### YOUR OBJECTIVE
Check every line below for the word "record" and copy the ones that have it.
····················
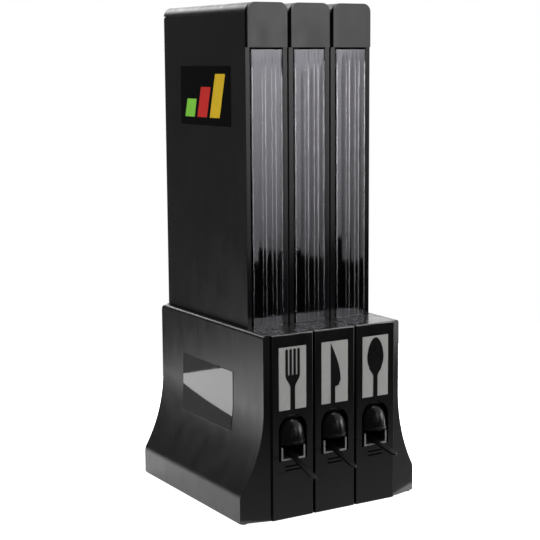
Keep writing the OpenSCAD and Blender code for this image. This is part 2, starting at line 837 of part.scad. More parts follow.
// A tube along a path
module tube(path, r) {
    n = len(path);
    points = [for (k = [0 : n - 1]) each ring(path, k, r)];
    walls = [for (k = [0 : n - 2]) for (j = [0 : 5]) let (m = (j + 1) % 6)
        each [[6 * k + j, 6 * k + m, 6 * k + 6 + m], [6 * k + j, 6 * k + 6 + m, 6 * k + 6 + j]]];
    ends = [for (j = [1 : 4]) each [[0, j + 1, j], [6 * n - 6, 6 * n - 6 + j, 6 * n - 5 + j]]];
    polyhedron(points, concat(walls, ends));
}

module lever_spring() {
    color(steel) tube(spring_path, wire_r);
}

// Slide that holds the stack's front end and lets one piece drop when it moves forward
module shuttle() {
    top = slide_z + slide_t;
    yoke_y = drive_y - drive_slot / 2 - prong_t;
    yoke_x = arm_w / 2 + 2 * loose;
    color(inner_black) difference() {
        union() {
            block([-slide_hw, slide_y0, slide_z], [slide_hw, slide_y1, top]);
            block([-drive_hw, yoke_y, slide_z], [drive_hw, slide_y0 + cut, top]);
            block([-drive_hw, yoke_y, slide_z],
                [drive_hw, drive_y + drive_slot / 2 + prong_t, drive_z + drive_r + prong_top]);
        }
        block([-drop_w / 2, drop_y, slide_z - cut], [drop_w / 2, slide_y1 - slot_end, top + cut]);
        block([-yoke_x, yoke_y - cut, slide_z - cut], [yoke_x, drive_y + arm_slot, base_h]);
        block([-pitch, drive_y - drive_slot / 2, slide_z + slide_t / 2],
            [pitch, drive_y + drive_slot / 2, base_h]);
    }
}

// Rails that guide the release slide and carry the hopper, screwed between two partitions
module guide_tray() {
    color(inner_black) {
        for (s = [-1, 1]) {
            block([s > 0 ? drop_w / 2 : -tray_hw, tray_y0, tray_z],
                [s > 0 ? tray_hw : -drop_w / 2, tray_y1, tray_z + tray_ledge]);
            block([s > 0 ? tray_hw - tray_wall : -tray_hw, tray_y0, tray_z],
                [s > 0 ? tray_hw : -tray_hw + tray_wall, tray_y1, tray_top]);
        }
        block([-tray_hw, tray_y0, tray_z - tie_h], [tray_hw, tray_y0 + tie_d, tray_z]);
        block([-tray_hw, tray_y1 - tray_end, tray_z], [tray_hw, tray_y1, tray_top]);
    }
}

// Sloping trough that brings the piece to the mouth, on two legs
module chute() {
    low0 = mouth_z - chute_wall;
    low1 = floor_z(chute_y1) - chute_wall;
    color(inner_black) {
        along_x(-chute_w / 2, chute_w) polygon([[mouth_y, low0], [chute_y1, low1],
            [chute_y1, low1 + chute_wall], [mouth_y, mouth_z]]);
        for (s = [-1, 1]) along_x(s > 0 ? chute_in : -chute_w / 2, chute_wall) polygon([[mouth_y, low0],
            [chute_y1, low1], [chute_y1, low1 + chute_h], [mouth_y, low0 + chute_h]]);
        for (y = leg_y) along_x(-chute_w / 2, chute_w) polygon([[y, plate_t], [y + leg_t, plate_t],
            [y + leg_t, floor_z(y + leg_t) - chute_wall / 2], [y, floor_z(y) - chute_wall / 2]]);
    }
}

// The piece of cutlery that waits in the mouth
module piece(i) {
    reach = handle_reach[i];
    droop = (reach + mouth_y) * tan(handle_droop[i]);
    low = mouth_z + loose;
    length = cutlery_len * cos(chute_slope);
    inner_y = length - reach;
    color(inner_black) intersection() {
        translate([0, -reach, 0]) linear_extrude(base_h) outline(i, length, head_w[i], handle_w);
        along_x(-pitch / 2, pitch) polygon([[-reach, low - droop], [mouth_y, low],
            [inner_y, floor_z(inner_y) + loose], [inner_y, floor_z(inner_y) + loose + cutlery_t],
            [mouth_y, low + cutlery_t], [-reach, low + cutlery_t - droop]]);
    }
}

// ---------- the assembly ----------

base_plate();
left_side_cover();
right_side_cover();
rear_cover();
partition_1();
partition_2();
partition_3();
partition_4();
tower_badge();
base_label();
feet();
cover_screws();
for (i = [0 : 2]) {
    at_column(i) hopper();
    at_column(i) window();
    at_column(i) lid();
    at_column(i) lid_pin();
    at_column(i) front_cover();
    at_column(i) lower_cover();
    at_column(i) label_plate();
    at_column(i) symbol(i);
    at_column(i) lever();
    at_column(i) lever_pin();
    at_column(i) lever_spring();
    at_column(i) shuttle();
    at_column(i) guide_tray();
    at_column(i) chute();
    at_column(i) piece(i);
}
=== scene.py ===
"""Looks of a three-column cutlery dispenser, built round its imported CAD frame.

Lengths are in metres. y grows to the back and z upwards. The pieces are placed from the boxes of
the CAD nodes that they stand for.
"""

import json
import math

import bmesh
import bpy
from mathutils import Matrix, Vector


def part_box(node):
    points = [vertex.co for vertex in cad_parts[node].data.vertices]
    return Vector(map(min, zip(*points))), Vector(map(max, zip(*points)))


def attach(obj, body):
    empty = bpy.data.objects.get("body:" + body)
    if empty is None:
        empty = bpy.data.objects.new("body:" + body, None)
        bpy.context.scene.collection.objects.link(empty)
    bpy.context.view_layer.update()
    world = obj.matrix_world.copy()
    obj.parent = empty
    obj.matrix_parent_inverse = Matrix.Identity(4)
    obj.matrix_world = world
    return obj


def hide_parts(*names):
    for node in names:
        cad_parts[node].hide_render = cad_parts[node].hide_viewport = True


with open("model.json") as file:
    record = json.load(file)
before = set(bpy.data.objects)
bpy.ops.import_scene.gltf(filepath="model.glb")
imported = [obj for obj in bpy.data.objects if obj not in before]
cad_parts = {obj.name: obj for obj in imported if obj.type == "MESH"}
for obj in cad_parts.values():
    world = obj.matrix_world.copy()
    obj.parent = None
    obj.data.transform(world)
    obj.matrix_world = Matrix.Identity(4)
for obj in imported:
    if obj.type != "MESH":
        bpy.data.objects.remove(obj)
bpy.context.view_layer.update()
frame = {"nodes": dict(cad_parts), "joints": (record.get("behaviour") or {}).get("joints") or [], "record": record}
record = frame["record"]

NAMES = ("fork", "knife", "spoon")
BODY_OF = {n: body for body, nodes in record["behaviour"]["bodies"].items() for n in nodes}
SLOT_OF = {part["node"]: part["material_slot"] for part in record["subparts"]}
FACE_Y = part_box("knife_front_cover")[0].y
HINGE_OF = {j["child"]: Vector(j["pos_m"]) for j in frame["joints"] if j["type"] == "hinge"}


def centre_x(name):
    """Middle of a column."""
    low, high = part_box(f"{name}_label_plate")
    return (low.x + high.x) / 2


# ---------- finishes ----------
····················
### RESULT FOR THIS TASK
    record = json.load(file)
frame = {"nodes": dict(cad_parts), "joints": (record.get("behaviour") or {}).get("joints") or [], "record": record}
record = frame["record"]
BODY_OF = {n: body for body, nodes in record["behaviour"]["bodies"].items() for n in nodes}
SLOT_OF = {part["node"]: part["material_slot"] for part in record["subparts"]}